MAKALE DETAY
İlk cami
“Namaz kılınan yer” mânâsının yanında, ilim tahsil edilen, Müslümanların bir araya toplandıkları, İslâma hizmet için görüşmeler yaptıkları yer mânâları da düşünüldüğünde, ilk cami, Peygamber Efendimizin (asm) Medine’de yaptırdığı camidir. “Mescid-i Nebevî” diye de bilinir.
Resûlullah (asm) Medine’ye hicret (göç) etmişti. O sıralarda Medine’de cami yoktu. Peygamber Efendimiz (asm) bir cami yaptırmaya karar verdi. Camiyi, Medine’ye geldiğinde, devesinin çöktüğü yerde yaptıracaktı. Bu arsa, Neccâr oğullarından Sehl ile Süheyl’indi. Babaları vefat etmişti. Kimseleri yoktu.

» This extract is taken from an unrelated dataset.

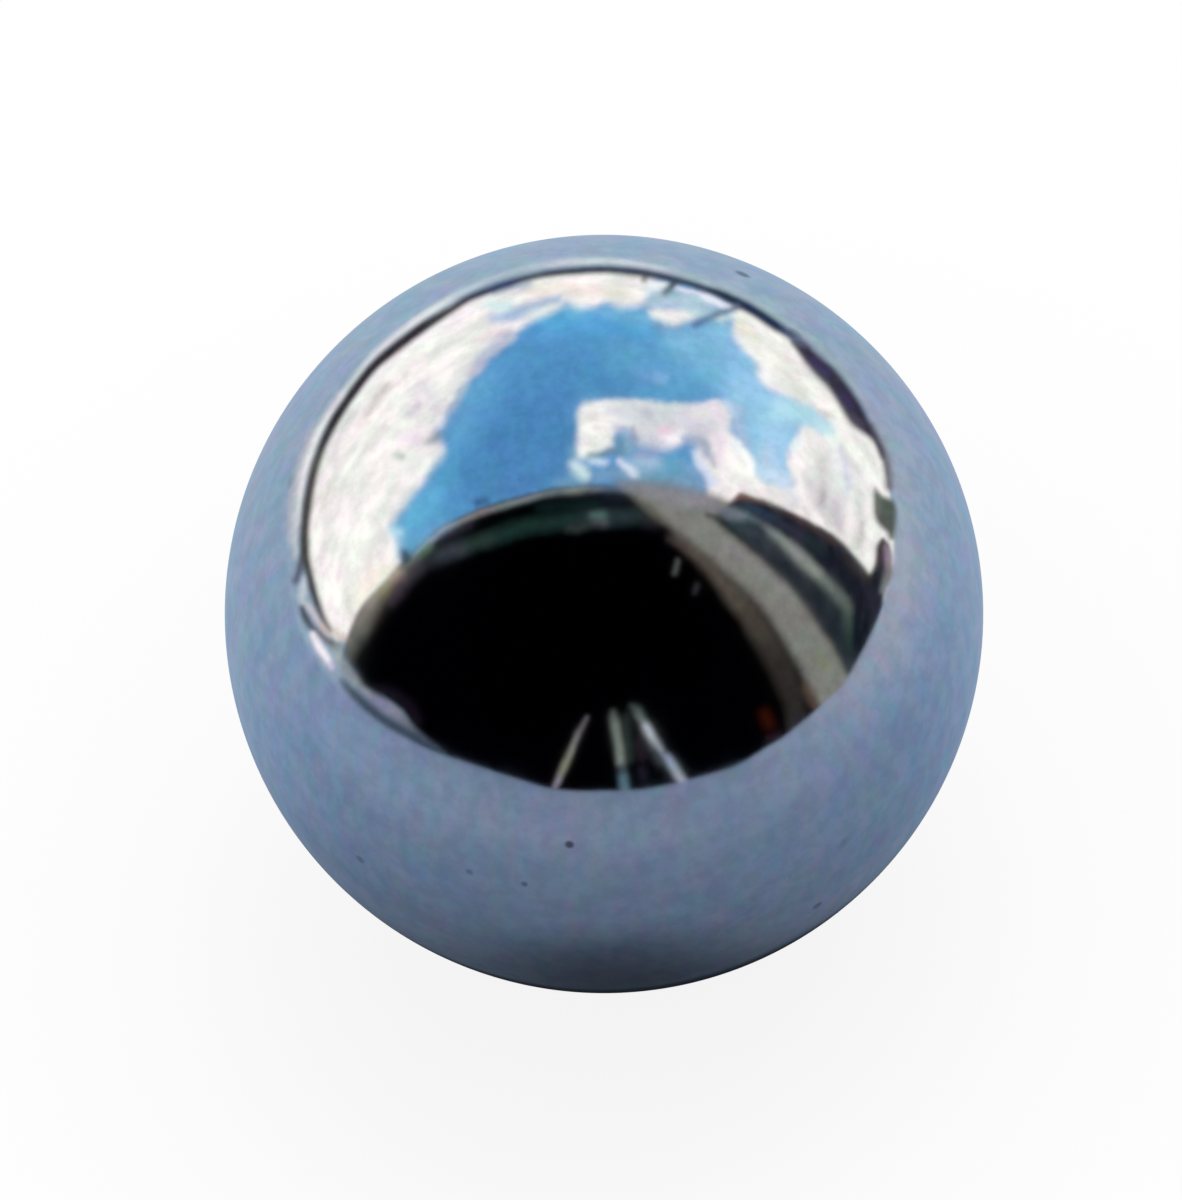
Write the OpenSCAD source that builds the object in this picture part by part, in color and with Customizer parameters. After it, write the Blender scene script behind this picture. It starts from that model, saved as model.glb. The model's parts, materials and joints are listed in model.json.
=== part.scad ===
// Steel ball: one solid, mirror-polished sphere.
// The origin is the ball's centre, +Z is up, and lengths are in millimetres.

/* [Ball] */
// Diameter of the ball across its polished surface
ball_d = 25; // [3:0.5:100]

/* [Finish] */
// Colour of the bare polished steel, as red, green and blue shares
steel_colour = [0.74, 0.76, 0.79];

/* [Hidden] */

// Sides of the preview's round outline; the surface itself is a true sphere
preview_sides = 180;

module ball() {
    color(steel_colour)
        sphere(d = ball_d, $fn = preview_sides);
}

ball();
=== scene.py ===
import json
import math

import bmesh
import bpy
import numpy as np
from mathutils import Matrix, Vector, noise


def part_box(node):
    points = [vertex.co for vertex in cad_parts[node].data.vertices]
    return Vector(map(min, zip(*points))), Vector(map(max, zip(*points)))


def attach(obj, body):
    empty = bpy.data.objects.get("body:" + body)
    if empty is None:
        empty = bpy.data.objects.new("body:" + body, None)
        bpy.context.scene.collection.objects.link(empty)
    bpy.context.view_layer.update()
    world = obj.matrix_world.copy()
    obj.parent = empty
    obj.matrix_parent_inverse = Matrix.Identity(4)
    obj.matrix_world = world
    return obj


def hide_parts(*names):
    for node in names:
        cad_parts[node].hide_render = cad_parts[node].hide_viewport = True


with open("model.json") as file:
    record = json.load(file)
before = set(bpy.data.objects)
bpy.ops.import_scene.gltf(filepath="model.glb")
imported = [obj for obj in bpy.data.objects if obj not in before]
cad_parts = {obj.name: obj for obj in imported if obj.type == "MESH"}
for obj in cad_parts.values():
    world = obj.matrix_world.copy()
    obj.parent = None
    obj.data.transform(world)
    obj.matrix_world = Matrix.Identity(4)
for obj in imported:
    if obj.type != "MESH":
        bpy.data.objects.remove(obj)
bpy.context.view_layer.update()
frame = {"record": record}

# A mirror-polished steel ball. It shows what stands around it, so most of this script is the set: a pale
# floor, a soft lamp, a blue-grey mat with painted shade and sheen, and painted sheets for the sky and what
# stands before it, which give off the light they are painted with, light and shade of the surroundings
# included. The camera sees the floor and the ball. The mat and the sheets show only in the steel.
# Lengths are in metres, in the frame of the CAD part: the origin is the ball's centre, and +Z is up.
# A place on the ball's face is (across, up) in hundredths of its radius, as the camera sees it.

RADIUS = (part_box("ball")[1].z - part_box("ball")[0].z) / 2
TINY = 1e-9  # keeps divisions away from zero

# Picture: its size, and where the ball's outline lies in it
PICTURE_WIDTH, PICTURE_HEIGHT = 1182, 1200
BALL_CENTRE_PX = (604, 614)
BALL_RADIUS_PX = 379.3
SENSOR_MM = 36

# Camera
CAMERA_ELEVATION = math.radians(50)
CAMERA_ROLL = math.radians(-6)
CAMERA_RADII = 24  # its distance from the ball's centre, in radii of the ball
CAMERA_DISTANCE = CAMERA_RADII * RADIUS
CAMERA_CLIP = (0.01, 10)

towards_camera = np.array([0, -math.cos(CAMERA_ELEVATION), math.sin(CAMERA_ELEVATION)])
level = np.array([1.0, 0, 0])
steep = np.cross(towards_camera, level)
across_axis = math.cos(CAMERA_ROLL) * level + math.sin(CAMERA_ROLL) * steep
up_axis = -math.sin(CAMERA_ROLL) * level + math.cos(CAMERA_ROLL) * steep

# Light
LAMP_ELEVATION, LAMP_AZIMUTH = math.radians(60), math.radians(70)
LAMP_DISTANCE, LAMP_SIZE, LAMP_POWER = 1.0, 1.2, 5.9
WORLD_STRENGTH = 0.5

# Steel: its colour, two tints of it for stains, and specks as ((across, up), width in radii, strength)
slot = frame["record"]["materials"][0]
STEEL = tuple(slot["base_color"])
STEEL_WARM = tuple(c * t for c, t in zip(STEEL, (1.032, 0.974, 1.02)))
STEEL_COOL = tuple(c * t for c, t in zip(STEEL, (0.968, 1.026, 0.986)))
STAIN_SCALE, BLOOM_SCALE, SMEAR_SCALE = 1000, 1600, 260
NOISE_MIDDLE = (0.35, 0.65)  # where most of a noise's values lie
BLOOM = (0.94, 1.06)
ROUGHNESS = (0.05, 0.09)
SPECKS = [
    ((-9.1, -60.8), 0.017, 0.7), ((-21, -71.2), 0.013, 0.45), ((56.2, -76.9), 0.022, 0.5),
    ((36.6, 89.6), 0.03, 0.7), ((-64.2, -64.7), 0.02, 0.35), ((-35.5, -68), 0.015, 0.3),
    ((13.2, -57.8), 0.02, 0.15)]
SPECK_CORE = 0.3  # share of a speck's width that is fully dark
GRIT_SCALE = 420
GRIT_STRENGTH = 0.3
GRIT_CHOSEN = (0.86, 1)  # a cell holds a speck where its lot falls in here
GRIT_DOT = (0.05, 0.16)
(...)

Bu yüzden Peygamber Efendimiz (asm), arsanın parasını ödemek istedi. Ama iki kardeş, ücret istemediklerini arsayı bağışladıklarını söylediler. Peygamber Efendimiz (asm) bu teklifi kabul etmedi. Muhtaç durumdaki yetimlere, arsalarının bedelini ödemekte ısrar etti. Arsanın bedelini Hz. Ebubekir ödedi ve derhal cami yapımı hazırlıklarına başlandı.
M. 623 tarihinde yapılan Mescid-i Nebevî’de Peygamber Efendimiz (asm) de çalıştı, kerpiç taşıyarak yardımcı oldu.
Mescidin ilk şekli, dört duvar, bir mihrab ve üç kapıdan ibaretti. Camiin yanına Ezvâc-ı Tâhirât (Peygamberimizin hanımları) için odalar yapıldı. Ayrıca camiin etrafına evi ve kimsesi olmayanların barınmaları için de sofa (suffe) yapıldı. Bu sofada, ilim tahsil eden ve hayatını İslâmı öğrenip anlatmaya adayan sahabeler otururdu. Bunlara “Ashab-ı Suffe” denildi.
Mescid ilk şekliyle, yaklaşık olarak 80 metre eninde ve uzunluğunda kare biçiminde inşa edilmişti. Yüksekliği de ortalama 3,5 metre kadardı.
Mescid-i Nebeviyye’nin mihrabı “Mescid-i Aksâ” tarafındaydı. Yani o zaman kıblesi Mescid-i Aksâ idi. Hicretin ikinci yılında 15 Receb (M. 624)’de kıble Allah’ın emriyle Kâbe oldu. Camiin mihrabı da değiştirildi.